Earlier today, the Federal Trade Commission (FTC) announced it had reached a settlement with Opendoor (NASDAQ:OPEN) that proposed a $62 million settlement from the Proptech firm. Opendoor has agreed to the order.
According to the FTC, Opendoor promoted its services by information consumers they could receive more money in selling their homes if they used the Opendoor platform. The FTC complaint alleges that the average gain for consumers was $6000.
Unfortunately for OpenDoor, the FTC claims that’s not how worked out for most people and the “vast majority of consumers who sold to Opendoor lost thousands compared to what they would have realized in net proceeds from selling on the market because Opendoor’s offers have been below market value on average and its costs have been significantly higher than what consumers typically pay.”
FTC alleges that Opendoor sought to reduce the price of the home to offers below its internal valuation system.
To settle the case, Opendoor is expected to pay $62 million, which the FTC states it will use for customer refunds.
The proposed order prohibits misrepresentations about what homeowners will have to pay and requires Opendoor to have appropriate substantiation to support claims about the costs, savings, or financial benefits associated with using its service, including any comparisons to traditional home sales.

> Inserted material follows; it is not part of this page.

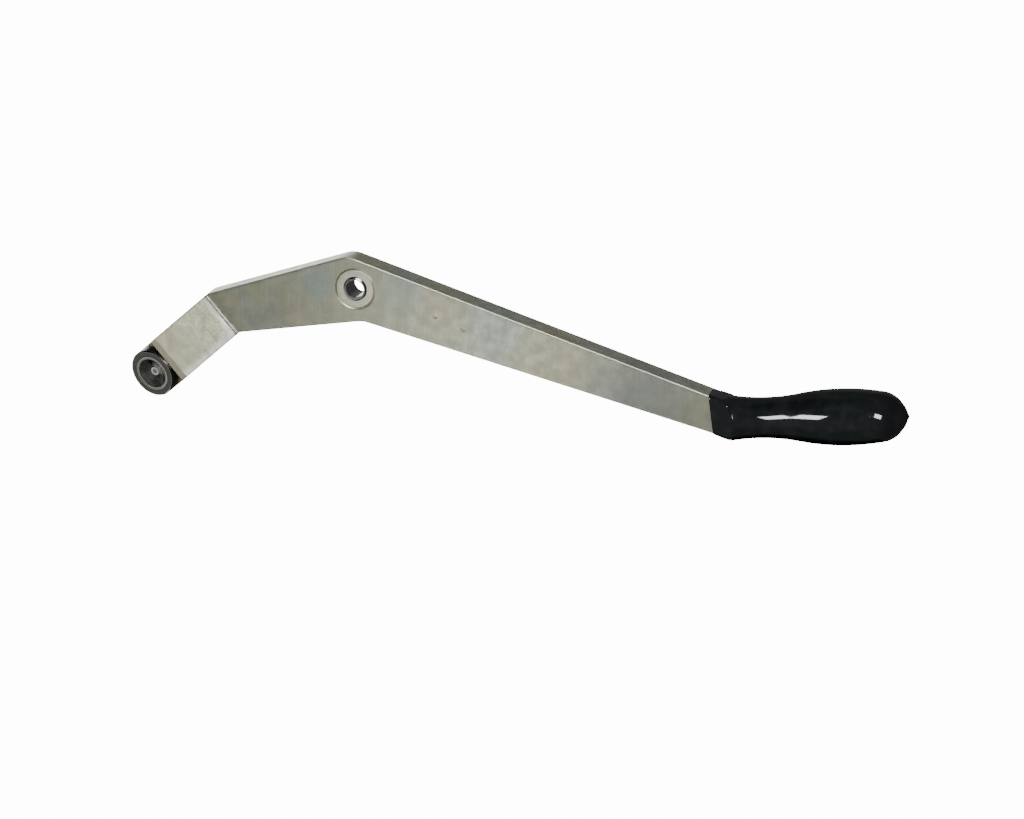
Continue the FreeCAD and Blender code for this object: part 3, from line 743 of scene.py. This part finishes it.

Following the FTC’s announcement, Opendoor issued the following statement:
“Since our founding in 2014, Opendoor set out to drastically simplify the real estate transaction, redefine the housing market, and make buying and selling a home as easy as a tap of a button – bringing transparency, competition and convenience to the antiquated and offline home transaction for consumers. And data shows that our customers value and adopt Opendoor; in fact, we maintain an NPS well over 80 and have maintained a real seller conversion of over 35 percent. While we strongly disagree with the FTC’s allegations, our decision to settle with the Commission will allow us to resolve the matter and focus on helping consumers buy, sell and move with simplicity, certainty and speed.
“Importantly, the allegations raised by the FTC are related to activity that occurred between 2017 and 2019 and target marketing messages the company modified years ago. We are pleased to put this matter behind us and look forward to continuing to provide consumers with a modern real estate experience.”
Shares in Opendoor declined today along with the broader market. Opendoor closed at around $4.79 a share far off its 52 week high of over $25 a share, in a fast cooling real estate market.